We would be wise, therefore, to place renewed emphasis on ideas at the center of the debate.

Recently, the American Jewish Committee, one of the oldest Jewish advocacy organizations, held a conference in Jerusalem, which included a panel titled, “Twenty-Five Years Since Oslo: What’s Next for the Peace Process?”

Its organizers noted that the 1993 Oslo Accords heightened expectations for “a step-by-step road to peace.” The Accords were capped off by a ceremony on the White House lawn. Former Palestinian chief Yassir Arafat and then-Israeli prime minister Yitzhak Rabin shook hands, as past U.S. president Bill Clinton looked on. What ensued, however, “has been a deeply disappointing series of failed negotiations, inflammatory threats, heated rhetoric, terror and violence,” according to Goodman. “Since then, peace has remained elusive.”

To understand why the Oslo process did not live up to its promise and to probe how peace talks might be revived, the conference assembled international diplomats intimately involved in previous negotiations.

Tal Becker, a legal adviser at the Israeli Ministry of Foreign Affairs, spoke at length about the psychology behind the present deadlock.

“It is not so much how you produce change, but how you regenerate a belief in the possibility of change, as both societies seem to be pretty convinced that this conflict is a permanent part of the landscape.”

He explained that in terms of solutions there are only so many possible permutations and configurations, many of which have already been exhausted. The need now is to touch on deeper issues.

“When you look at the psychological mindset of each society, then you have a completely different set of challenges.” For example, Becker opined, from the Palestinian perspective, “it doesn’t seem possible to spend so much energy, time and money demonizing Israel and then say you want to make an agreement with Israel. The public feels like that’s not a viable and authentic Palestinian move. On the Israeli side, if our preoccupation and sense is that our legitimacy is not acceptable to the other side, then how can we easily grant more power and opportunity to those we see as denying our legitimacy?”

The challenge, then, is to push both societies to gain a sense of what it is like to be an Israeli Jew or a Palestinian. “That enables space for the success and welfare of the other side to be a success story for you too, and not a liability,” Becker concluded.

Other participants included Nickolay Mladenov, United Nations Special Coordinator for the Middle East Peace Process; Fernando Gentilini, the European Union’s Special Representative for the Middle East Peace Process; and Dennis Ross, a distinguished fellow at the  Washington Institute for Near East Policy.
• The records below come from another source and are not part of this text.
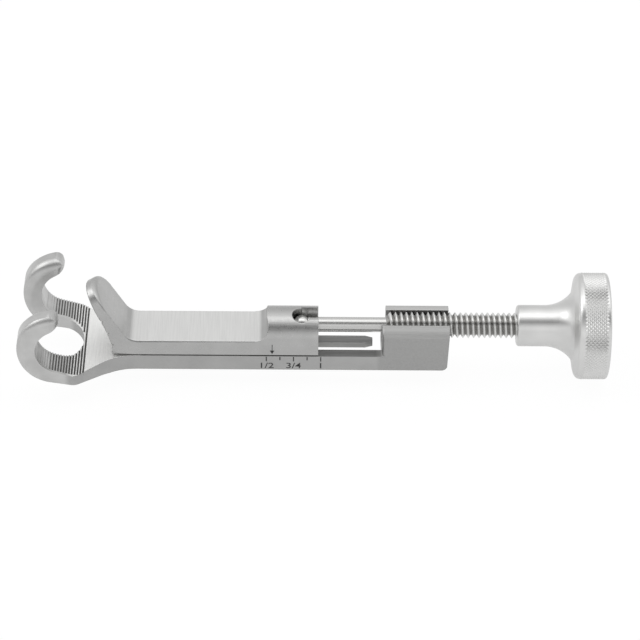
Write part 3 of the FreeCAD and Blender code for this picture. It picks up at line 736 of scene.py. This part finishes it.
def make_nut_thread():
    bm = bmesh.new()
    end_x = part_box("frame")[1].x - NUT_END_MARGIN
    reach = THREAD_PITCH * (NUT_VALLEY + NUT_THREAD_ROOT + NUT_END_ANGLE / 360)
    start_x = THREAD_START_X
    while start_x + reach < end_x:
        nut_turn(bm, start_x)
        start_x += THREAD_PITCH
    outward(bm)
    obj = to_object(bm, "half_nut_thread")
    smooth(obj, SCREW_SHARP_ANGLE)
    dress(obj, "frame_body", FRAME_STEEL)


# Sliding jaw, with its lower edges broken and its front lifted

def edge_cutter(low, high):
    """Bars that break both long edges under the jaw."""
    bm = bmesh.new()
    for edge_y, inward in ((low.y, 1), (high.y, -1)):
        outer_y = edge_y - inward * CUTTER_PAST
        corners = [
            (outer_y, low.z - CUTTER_PAST),
            (edge_y + inward * (JAW_EDGE + CUTTER_PAST), low.z - CUTTER_PAST),
            (outer_y, low.z + JAW_EDGE + CUTTER_PAST),
        ]
        bar_along(bm, corners, low.x - CUTTER_PAST, high.x + CUTTER_PAST)
    outward(bm)
    return to_object(bm, "edge_cutter")


def lead_cutter(low, high):
    """Wedge that lifts the jaw's underside at its front, where it runs on to the tines."""
    bm = bmesh.new()
    slope = JAW_LEAD_RISE / (JAW_LEAD_END_X - JAW_LEAD_START_X)
    rise = slope * (JAW_LEAD_END_X - JAW_LEAD_PAST_X)
    corners = [
        (JAW_LEAD_PAST_X, low.z - CUTTER_PAST),
        (JAW_LEAD_END_X, low.z - CUTTER_PAST),
        (JAW_LEAD_END_X, low.z),
        (JAW_LEAD_PAST_X, low.z + rise),
    ]
    bar_across(bm, corners, low.y - CUTTER_PAST, high.y + CUTTER_PAST)
    outward(bm)
    return to_object(bm, "lead_cutter")


def make_jaw():
    low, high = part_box("sliding_jaw")
    obj = mesh_copy("sliding_jaw", "fitted_jaw")
    cut(obj, edge_cutter(low, high))
    cut(obj, lead_cutter(low, high))
    smooth(obj, SHARP_ANGLE)
    keep_flats(obj)
    dress(obj, "carriage", JAW_STEEL)
    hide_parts("sliding_jaw")


# Foot screws, with their driver slots

def slot_cutter(low, high):
    """Bar across each screw's head."""
    bm = bmesh.new()
    radius = (high.y - low.y) / 2
    half = SLOT_WIDTH / 2
    corners = [
        (-half, low.z - SLOT_DEPTH), (half, low.z - SLOT_DEPTH),
        (half, low.z + SLOT_DEPTH), (-half, low.z + SLOT_DEPTH),
    ]
    for x in (low.x + radius, high.x - radius):
        bar_along(bm, corners, x - radius * SLOT_REACH, x + radius * SLOT_REACH)
    outward(bm)
    return to_object(bm, "slot_cutter")


def make_foot_screws():
    obj = mesh_copy("foot_screws", "slotted_foot_screws")
    cut(obj, slot_cutter(*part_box("foot_screws")))
    smooth(obj, FOOT_SCREW_SHARP_ANGLE)
    dress(obj, "carriage", FOOT_STEEL)
    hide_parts("foot_screws")


# Screw

def thread_radius_limit(x, start, top):
    """The thread rises out of the neck over a short chamfer."""
    return top - max(0.0, THREAD_DEPTH + start - x)


def thread_rows(bm, start, end, top):
    """Points of the helical sheet, row by row, clipped to flat ends."""
    steps = len(THREAD_PROFILE)
    turns = int((end - start) / THREAD_PITCH) + THREAD_SPARE_TURNS
    rows = []
    for j in range(turns * steps):
        share, height = THREAD_PROFILE[j % steps]
        row = []
        for i in range(THREAD_COLUMNS):
            angle = 2 * math.pi * i / THREAD_COLUMNS
            x = start + THREAD_PITCH * (j // steps - 1 + share + i / THREAD_COLUMNS)
            radius = top - THREAD_DEPTH * (1 - height)
            if x <= start or x >= end:
                x = min(max(x, start), end)
                radius = top - THREAD_DEPTH
            radius = min(radius, thread_radius_limit(x, start, top))
            row.append(bm.verts.new(around(x, radius, angle)))
        rows.append(row)
    return rows


def threaded_body(bm, start, end, top):
    """Helical sheet of the thread. After the last column it goes on one turn further along."""
    rows = thread_rows(bm, start, end, top)
    steps = len(THREAD_PROFILE)
    for j in range(len(rows) - 1):
        for i in range(THREAD_COLUMNS):
            a, b = rows[j][i], rows[j + 1][i]
            if i + 1 < THREAD_COLUMNS:
                c, d = rows[j + 1][i + 1], rows[j][i + 1]
            elif j + 1 + steps < len(rows):
                c, d = rows[j + 1 + steps][0], rows[j + steps][0]
            else:
                continue
            bm.faces.new([a, b, c, d])


def close_ends(bm):
    """Merges the rows that were clipped to one place, and closes what stays open."""
    bmesh.ops.remove_doubles(bm, verts=bm.verts, dist=THREAD_MERGE)
    bmesh.ops.dissolve_degenerate(bm, edges=bm.edges, dist=THREAD_MERGE)
    rim = [e for e in bm.edges if len(e.link_faces) == 1]
    bmesh.ops.holes_fill(bm, edges=rim, sides=0)
    outward(bm)


def make_screw():
    low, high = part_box("screw")
    hub_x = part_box("knob")[0].x
    neck_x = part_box("ball_end")[1].x + NECK_GAP
    head_end_x = low.x + NOSE_HEAD_LENGTH
    parts = (
        (neck_x, THREAD_START_X + NECK_IN_THREAD, NECK_RADIUS, NECK_COLUMNS),
        (low.x, head_end_x, NOSE_HEAD_RADIUS, NOSE_COLUMNS),
        (head_end_x - NOSE_IN_HEAD, neck_x + NOSE_IN_NECK, NOSE_RADIUS, NOSE_COLUMNS),
    )
    bm = bmesh.new()
    threaded_body(bm, THREAD_START_X, hub_x + SCREW_IN_HUB, high.z)
    close_ends(bm)
    for start, end, radius, columns in parts:
        turned(bm, [(start, radius), (end, radius)], columns)
    outward(bm)
    obj = to_object(bm, "threaded_screw")
    smooth(obj, SCREW_SHARP_ANGLE)
    dress(obj, "spindle", SCREW_STEEL)
    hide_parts("screw")


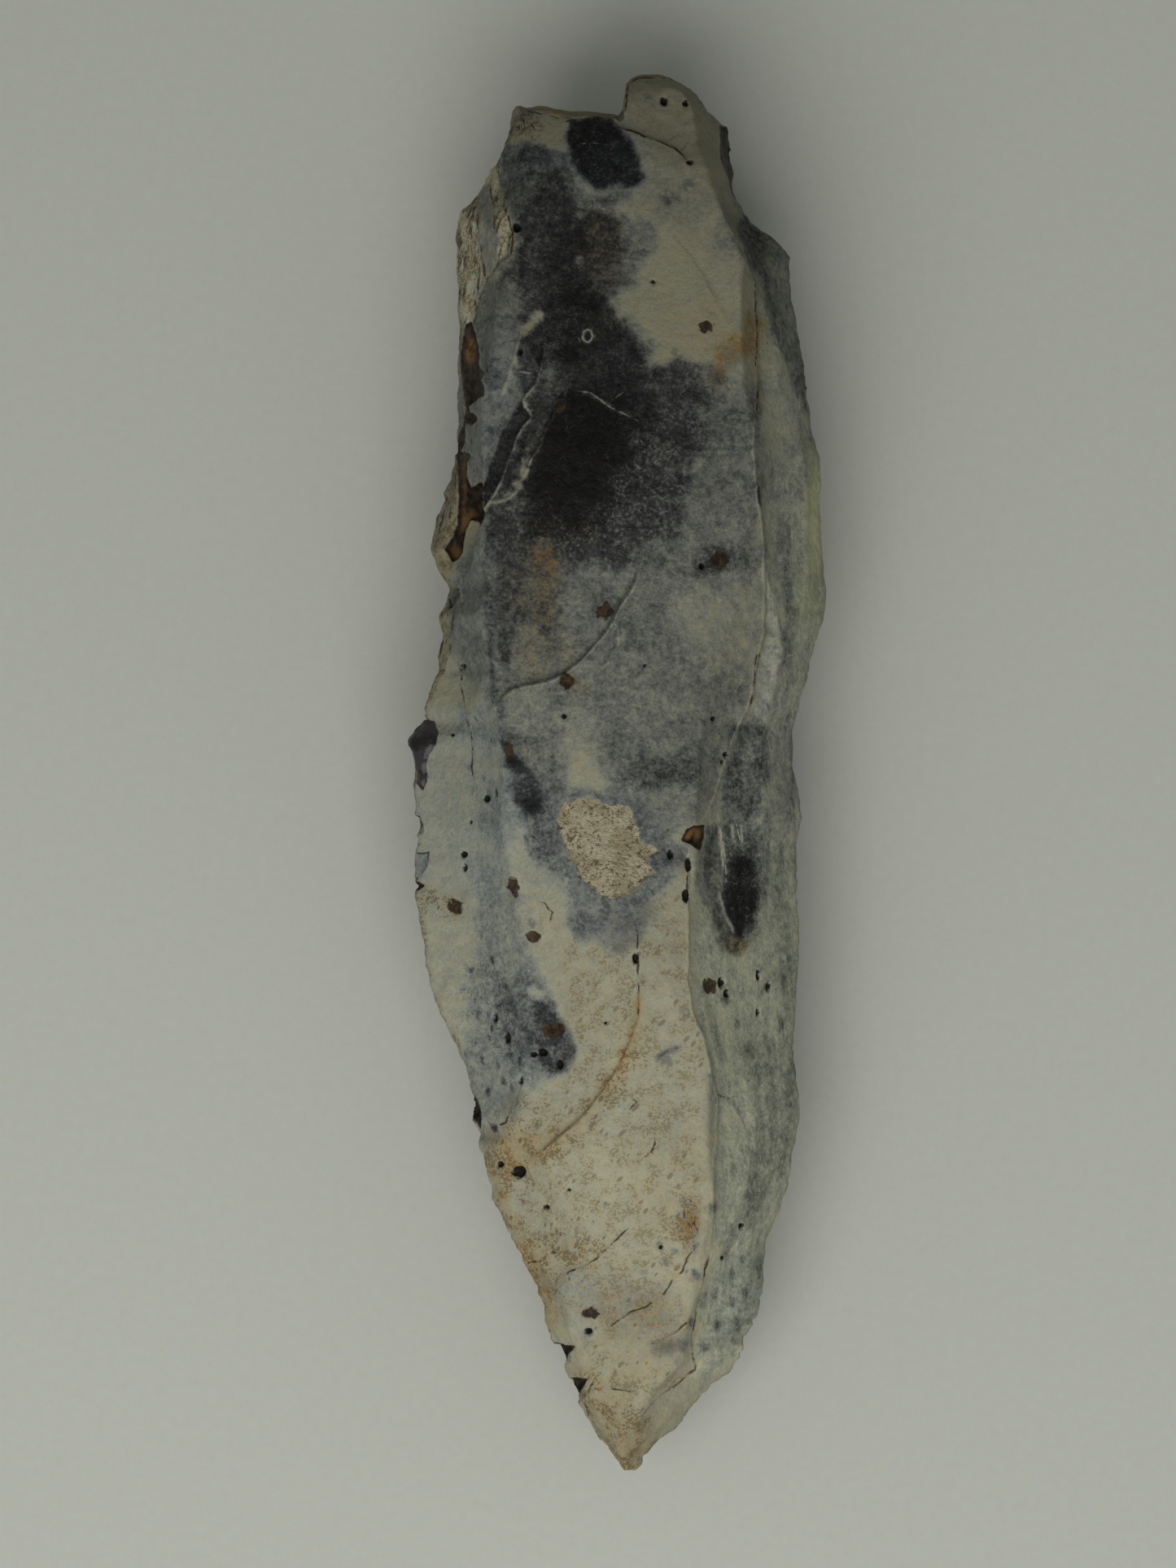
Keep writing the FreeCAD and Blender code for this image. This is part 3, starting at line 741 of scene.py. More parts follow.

They touched on several themes, including a process of imminent transition in the Palestinian Authority as Abbas grows older; Israel’s convergence of interests with Sunni Arab countries as a deterrence to Iran’s ambitions in the region; and President Trump’s willingness to enact far-reaching policies.

Ross, who also served as U.S. special Middle East coordinator under Clinton, said that “one of the challenges of America is to restore a sense of possibility.”

There is great disbelief on both sides, Ross noted, as neither side believes in a two-state outcome. “Yet the concept of two-states for two peoples has always been the only one that really makes sense; one state for two peoples is a prescription for an enduring conflict.”

Both Ross and Mladenov argued that attention must be focused on changing the realities in the Gaza Strip. “We cannot have a situation where there is four hours of electricity per day, 96 percent of the drinking water is undrinkable, and untreated sewage is allowed to flow into the Mediterranean.

“When people have nothing to lose,” Ross added, “the potential for an explosion is very high.” Echoing that sentiment, Mladenov stressed that “avoiding another war in Gaza means acting now, today, before it explodes.”

Both diplomats agreed that by dealing first and foremost with the dire situation in Gaza, a context for a peace plan could emerge.